§ **Task objective**
Begin at the line containing "Keep writing the" in the entries below and end at the line containing "inside, -1, material)"; transcribe that range exactly and nothing outside it.

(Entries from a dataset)
|---|

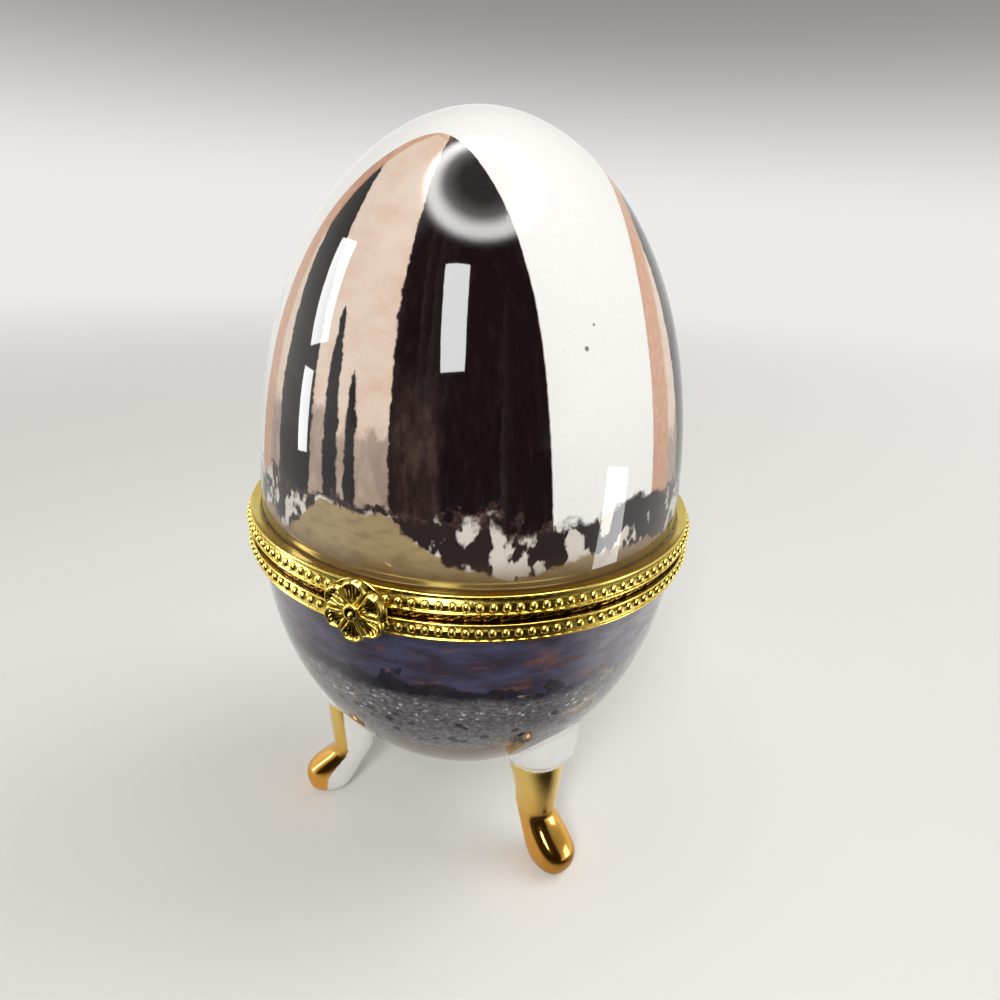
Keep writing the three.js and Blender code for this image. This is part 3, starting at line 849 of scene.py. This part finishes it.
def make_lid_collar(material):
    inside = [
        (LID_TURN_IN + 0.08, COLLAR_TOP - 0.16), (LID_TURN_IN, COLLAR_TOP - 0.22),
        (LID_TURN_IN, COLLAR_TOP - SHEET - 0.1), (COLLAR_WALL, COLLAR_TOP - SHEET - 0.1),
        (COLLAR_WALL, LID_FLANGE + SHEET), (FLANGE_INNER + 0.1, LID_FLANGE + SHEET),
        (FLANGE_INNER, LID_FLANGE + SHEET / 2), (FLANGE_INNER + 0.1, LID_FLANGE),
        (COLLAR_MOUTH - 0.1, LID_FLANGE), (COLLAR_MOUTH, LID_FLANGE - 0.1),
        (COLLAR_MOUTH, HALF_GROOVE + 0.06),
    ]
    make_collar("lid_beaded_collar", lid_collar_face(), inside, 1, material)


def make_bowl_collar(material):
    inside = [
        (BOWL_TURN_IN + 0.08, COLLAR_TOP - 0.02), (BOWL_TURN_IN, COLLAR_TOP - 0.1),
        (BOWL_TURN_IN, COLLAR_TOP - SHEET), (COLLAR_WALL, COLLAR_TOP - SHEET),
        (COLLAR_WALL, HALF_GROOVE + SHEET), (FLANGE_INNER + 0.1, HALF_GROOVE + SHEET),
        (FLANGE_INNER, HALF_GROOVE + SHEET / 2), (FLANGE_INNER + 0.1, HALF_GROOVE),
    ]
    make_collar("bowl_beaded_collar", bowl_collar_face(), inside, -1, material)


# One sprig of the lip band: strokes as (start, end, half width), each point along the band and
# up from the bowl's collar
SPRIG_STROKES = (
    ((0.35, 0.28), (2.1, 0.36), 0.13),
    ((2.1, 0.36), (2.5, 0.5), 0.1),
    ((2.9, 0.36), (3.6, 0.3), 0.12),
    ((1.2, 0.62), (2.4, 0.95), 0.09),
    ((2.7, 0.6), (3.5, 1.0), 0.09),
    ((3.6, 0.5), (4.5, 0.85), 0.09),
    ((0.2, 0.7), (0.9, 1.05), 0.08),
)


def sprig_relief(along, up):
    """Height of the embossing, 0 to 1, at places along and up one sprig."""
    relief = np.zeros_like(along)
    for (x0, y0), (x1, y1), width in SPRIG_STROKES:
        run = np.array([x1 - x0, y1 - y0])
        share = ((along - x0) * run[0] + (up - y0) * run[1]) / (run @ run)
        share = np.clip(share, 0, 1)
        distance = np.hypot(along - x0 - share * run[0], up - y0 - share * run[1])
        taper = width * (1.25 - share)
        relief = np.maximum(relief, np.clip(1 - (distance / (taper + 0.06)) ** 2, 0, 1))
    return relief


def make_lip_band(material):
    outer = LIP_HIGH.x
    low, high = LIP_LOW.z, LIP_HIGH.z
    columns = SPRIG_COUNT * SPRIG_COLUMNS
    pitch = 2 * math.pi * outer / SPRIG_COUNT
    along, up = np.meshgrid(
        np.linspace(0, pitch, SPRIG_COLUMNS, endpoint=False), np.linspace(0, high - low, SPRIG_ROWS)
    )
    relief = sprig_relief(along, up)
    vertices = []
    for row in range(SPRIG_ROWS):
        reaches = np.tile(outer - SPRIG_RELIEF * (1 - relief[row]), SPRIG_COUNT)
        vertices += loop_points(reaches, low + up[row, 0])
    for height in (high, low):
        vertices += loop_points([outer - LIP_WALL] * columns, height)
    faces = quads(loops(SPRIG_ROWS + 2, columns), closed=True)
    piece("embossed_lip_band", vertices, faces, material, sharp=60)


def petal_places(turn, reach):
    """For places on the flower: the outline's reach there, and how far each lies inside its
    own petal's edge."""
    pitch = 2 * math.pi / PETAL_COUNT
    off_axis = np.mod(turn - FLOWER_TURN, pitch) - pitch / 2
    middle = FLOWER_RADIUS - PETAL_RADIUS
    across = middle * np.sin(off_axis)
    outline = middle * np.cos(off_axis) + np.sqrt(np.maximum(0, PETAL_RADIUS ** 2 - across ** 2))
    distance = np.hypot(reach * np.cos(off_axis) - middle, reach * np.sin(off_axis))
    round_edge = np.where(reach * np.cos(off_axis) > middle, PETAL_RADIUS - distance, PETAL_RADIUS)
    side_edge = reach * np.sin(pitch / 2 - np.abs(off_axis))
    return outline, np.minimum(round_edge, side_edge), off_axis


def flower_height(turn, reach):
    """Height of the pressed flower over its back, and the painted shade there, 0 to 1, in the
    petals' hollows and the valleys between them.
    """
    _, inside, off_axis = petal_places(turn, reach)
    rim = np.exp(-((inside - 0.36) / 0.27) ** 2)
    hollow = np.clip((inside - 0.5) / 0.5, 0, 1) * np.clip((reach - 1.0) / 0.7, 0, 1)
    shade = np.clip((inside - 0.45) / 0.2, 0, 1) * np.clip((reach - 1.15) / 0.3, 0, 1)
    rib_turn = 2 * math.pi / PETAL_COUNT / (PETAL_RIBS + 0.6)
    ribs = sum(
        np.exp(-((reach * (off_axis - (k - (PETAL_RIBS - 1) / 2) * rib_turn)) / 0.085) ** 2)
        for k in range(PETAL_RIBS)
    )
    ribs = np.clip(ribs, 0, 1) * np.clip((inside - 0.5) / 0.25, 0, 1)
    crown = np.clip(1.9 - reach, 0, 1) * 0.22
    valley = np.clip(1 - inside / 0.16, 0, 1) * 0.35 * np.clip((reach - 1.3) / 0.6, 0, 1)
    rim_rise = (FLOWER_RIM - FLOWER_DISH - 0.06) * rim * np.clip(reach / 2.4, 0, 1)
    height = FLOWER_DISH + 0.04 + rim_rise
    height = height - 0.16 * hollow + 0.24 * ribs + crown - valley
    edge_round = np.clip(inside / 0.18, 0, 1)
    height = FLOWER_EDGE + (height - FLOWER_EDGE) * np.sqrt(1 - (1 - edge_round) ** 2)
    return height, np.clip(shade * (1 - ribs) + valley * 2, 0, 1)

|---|

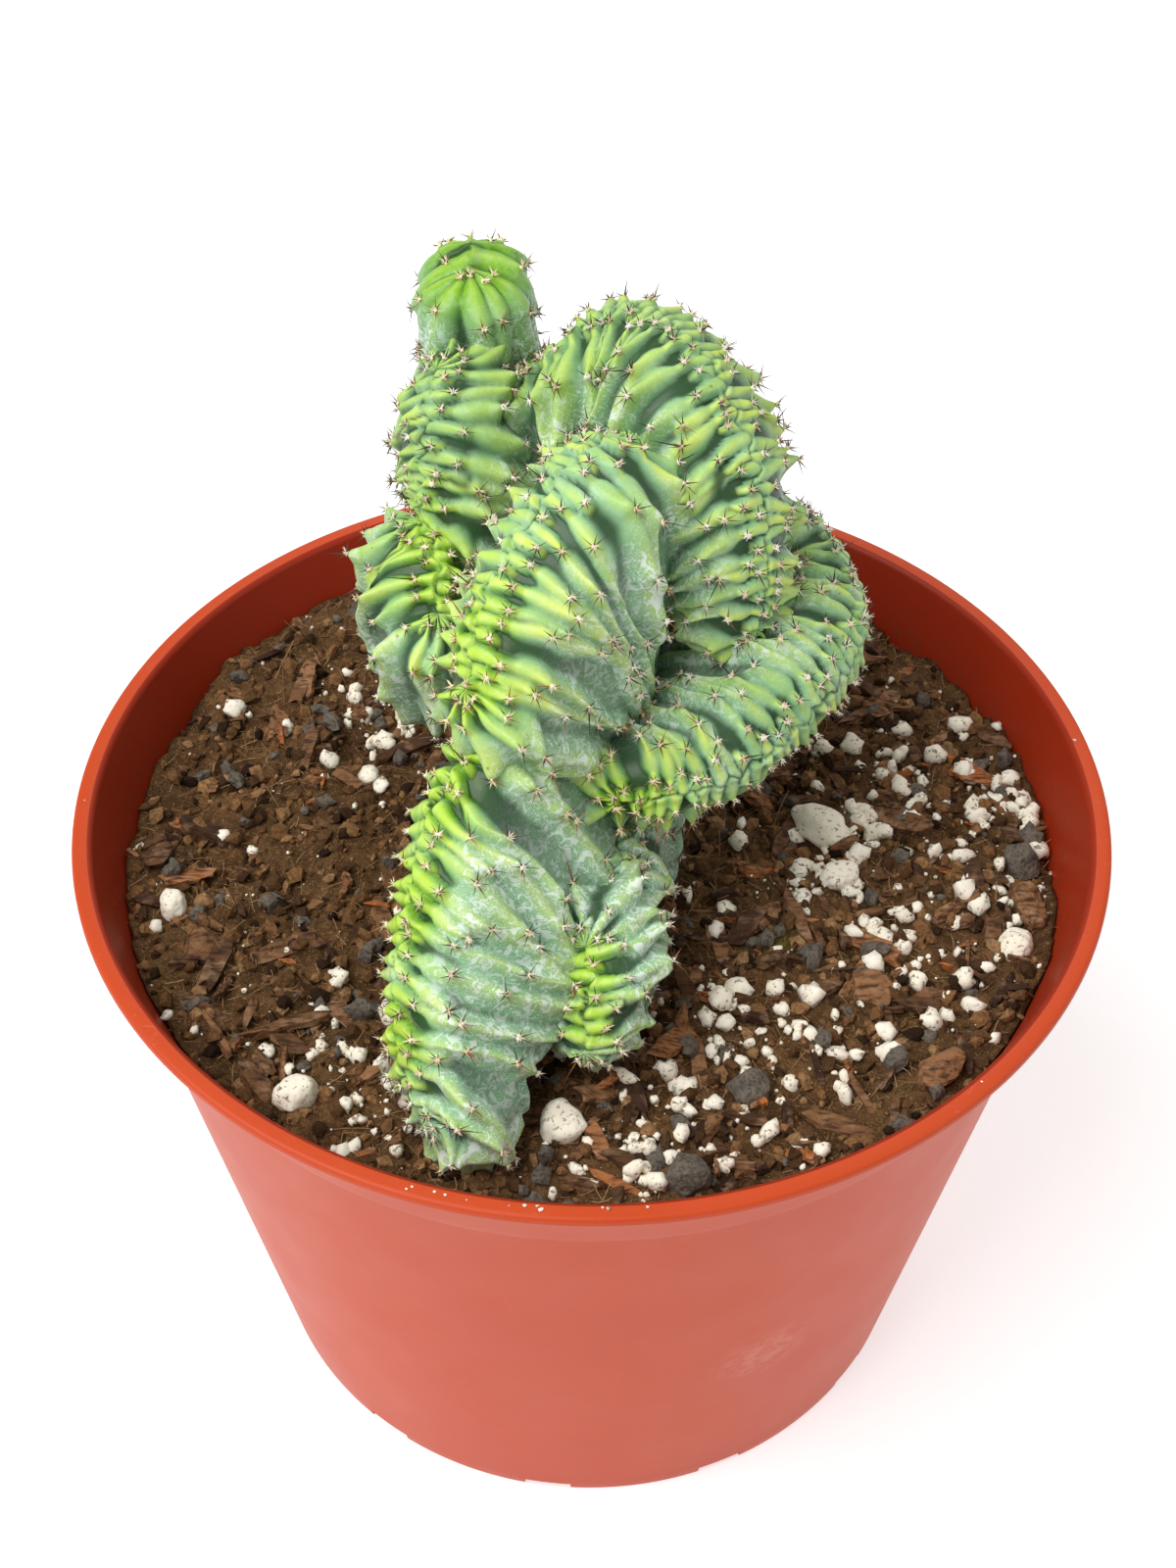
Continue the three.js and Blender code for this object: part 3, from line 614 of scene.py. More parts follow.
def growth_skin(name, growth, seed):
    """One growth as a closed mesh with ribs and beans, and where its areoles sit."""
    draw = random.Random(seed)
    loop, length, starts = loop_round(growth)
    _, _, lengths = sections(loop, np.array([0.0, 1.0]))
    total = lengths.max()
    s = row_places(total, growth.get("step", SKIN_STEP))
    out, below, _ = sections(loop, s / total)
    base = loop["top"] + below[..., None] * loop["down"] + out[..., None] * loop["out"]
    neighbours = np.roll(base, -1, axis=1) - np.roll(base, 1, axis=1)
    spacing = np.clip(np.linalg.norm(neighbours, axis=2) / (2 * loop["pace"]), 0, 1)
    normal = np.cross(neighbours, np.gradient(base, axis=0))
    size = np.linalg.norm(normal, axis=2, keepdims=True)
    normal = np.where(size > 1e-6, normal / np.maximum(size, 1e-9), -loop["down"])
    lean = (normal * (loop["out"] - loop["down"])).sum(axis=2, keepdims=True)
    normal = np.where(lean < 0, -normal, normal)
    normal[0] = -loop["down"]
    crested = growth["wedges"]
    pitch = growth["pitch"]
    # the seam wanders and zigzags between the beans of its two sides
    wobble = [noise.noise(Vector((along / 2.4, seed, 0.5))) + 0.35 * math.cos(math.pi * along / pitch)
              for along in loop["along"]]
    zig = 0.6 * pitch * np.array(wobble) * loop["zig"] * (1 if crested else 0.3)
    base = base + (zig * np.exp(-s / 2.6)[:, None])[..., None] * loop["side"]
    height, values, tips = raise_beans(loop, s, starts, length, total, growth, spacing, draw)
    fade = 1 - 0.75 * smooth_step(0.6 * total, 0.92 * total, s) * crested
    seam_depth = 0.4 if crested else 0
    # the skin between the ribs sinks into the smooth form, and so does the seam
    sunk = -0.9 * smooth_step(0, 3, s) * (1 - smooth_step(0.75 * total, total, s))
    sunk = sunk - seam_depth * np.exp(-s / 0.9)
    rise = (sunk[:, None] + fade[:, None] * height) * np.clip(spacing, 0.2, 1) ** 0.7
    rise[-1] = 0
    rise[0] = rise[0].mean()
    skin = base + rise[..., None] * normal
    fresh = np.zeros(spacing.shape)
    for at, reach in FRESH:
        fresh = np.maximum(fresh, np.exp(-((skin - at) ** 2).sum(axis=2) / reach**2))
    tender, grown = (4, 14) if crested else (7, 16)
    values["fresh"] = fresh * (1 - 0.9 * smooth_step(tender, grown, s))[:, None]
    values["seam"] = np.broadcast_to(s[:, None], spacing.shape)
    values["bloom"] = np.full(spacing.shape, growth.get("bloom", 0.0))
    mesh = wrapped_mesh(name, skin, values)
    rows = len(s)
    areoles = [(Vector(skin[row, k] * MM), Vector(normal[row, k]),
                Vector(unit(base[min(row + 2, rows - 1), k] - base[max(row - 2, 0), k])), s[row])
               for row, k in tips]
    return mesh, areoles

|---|

§ **Complete answer**
Keep writing the three.js and Blender code for this image. This is part 3, starting at line 849 of scene.py. This part finishes it.
def make_lid_collar(material):
    inside = [
        (LID_TURN_IN + 0.08, COLLAR_TOP - 0.16), (LID_TURN_IN, COLLAR_TOP - 0.22),
        (LID_TURN_IN, COLLAR_TOP - SHEET - 0.1), (COLLAR_WALL, COLLAR_TOP - SHEET - 0.1),
        (COLLAR_WALL, LID_FLANGE + SHEET), (FLANGE_INNER + 0.1, LID_FLANGE + SHEET),
        (FLANGE_INNER, LID_FLANGE + SHEET / 2), (FLANGE_INNER + 0.1, LID_FLANGE),
        (COLLAR_MOUTH - 0.1, LID_FLANGE), (COLLAR_MOUTH, LID_FLANGE - 0.1),
        (COLLAR_MOUTH, HALF_GROOVE + 0.06),
    ]
    make_collar("lid_beaded_collar", lid_collar_face(), inside, 1, material)


def make_bowl_collar(material):
    inside = [
        (BOWL_TURN_IN + 0.08, COLLAR_TOP - 0.02), (BOWL_TURN_IN, COLLAR_TOP - 0.1),
        (BOWL_TURN_IN, COLLAR_TOP - SHEET), (COLLAR_WALL, COLLAR_TOP - SHEET),
        (COLLAR_WALL, HALF_GROOVE + SHEET), (FLANGE_INNER + 0.1, HALF_GROOVE + SHEET),
        (FLANGE_INNER, HALF_GROOVE + SHEET / 2), (FLANGE_INNER + 0.1, HALF_GROOVE),
    ]
    make_collar("bowl_beaded_collar", bowl_collar_face(), inside, -1, material)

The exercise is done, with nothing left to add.